Quality and sufficiency of student work
The student work should be sufficient to promote consolidation of the mathematical lesson. Mere counts of problems is insufficient to determine this, however, as the actual student processes must be considered.

Range of depth and scope in student work
The exercises and other student work should contain an adequate representation building from the easiest to the most difficult cases, and should cover all the salient aspects of the mathematical topics involved.

Quality and sufficiency of examples
Examples should be sufficient in quantity to demonstrate the topics well. They should explain not only procedures but offer rationale and justification at each step.

Emphasis on analytic methods
The power of the analytic methods of algebra should be emphasized over non-analytic methods such as using tables, guessing, or estimating from graphs.
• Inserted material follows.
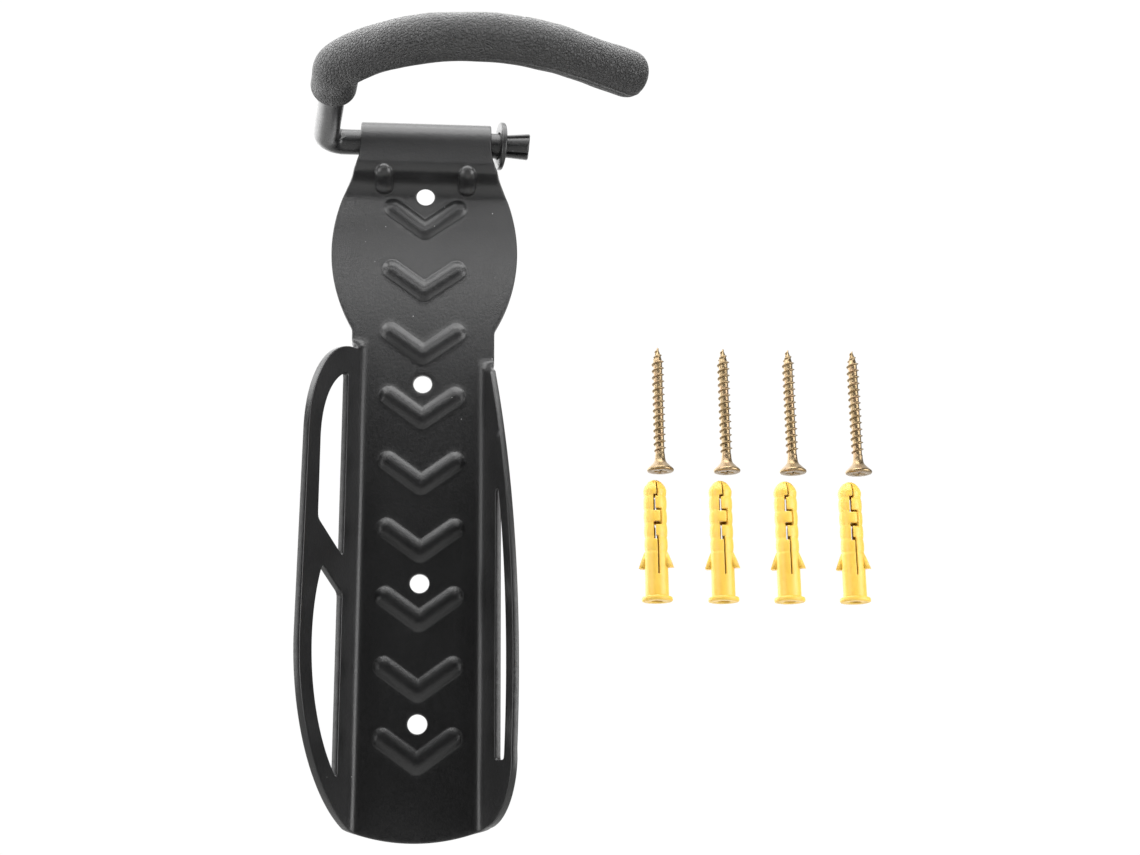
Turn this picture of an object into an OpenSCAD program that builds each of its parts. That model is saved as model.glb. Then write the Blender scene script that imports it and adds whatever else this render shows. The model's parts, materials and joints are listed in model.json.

Summary Evaluations for an Entire Textbook

To arrive at summary ratings for an entire textbook, the means of ratings for each of the seven major topics were computed. Overall ratings for three additional areas were assigned at this time based on notes from the reviews. These ratings were not assigned to individual major topics because they are intermittent across topic areas or they involve the sequencing of major topics as well as subtopics. The three additional rating areas were:

Logic and usefulness of presentation sequence
Considers the development within subtopics, the arrangement of subtopics within major topics, and the arrangement of major topics within the text as a whole.

Emphasis on proof, derivation, and mathematical justification
Most positive ratings reflect the elaboration of proof and derivations within the exposition and the expectation of proof by the student. Also considered is the extent of mathematical justification in examples and explanations.

Appropriateness of technology
When implemented, technology should be used in a way that supports student learning without substituting for learning or interfering with it. Detailed instructions in the use of particular technologies are to be considered a distraction from the mathematical focus of the lesson.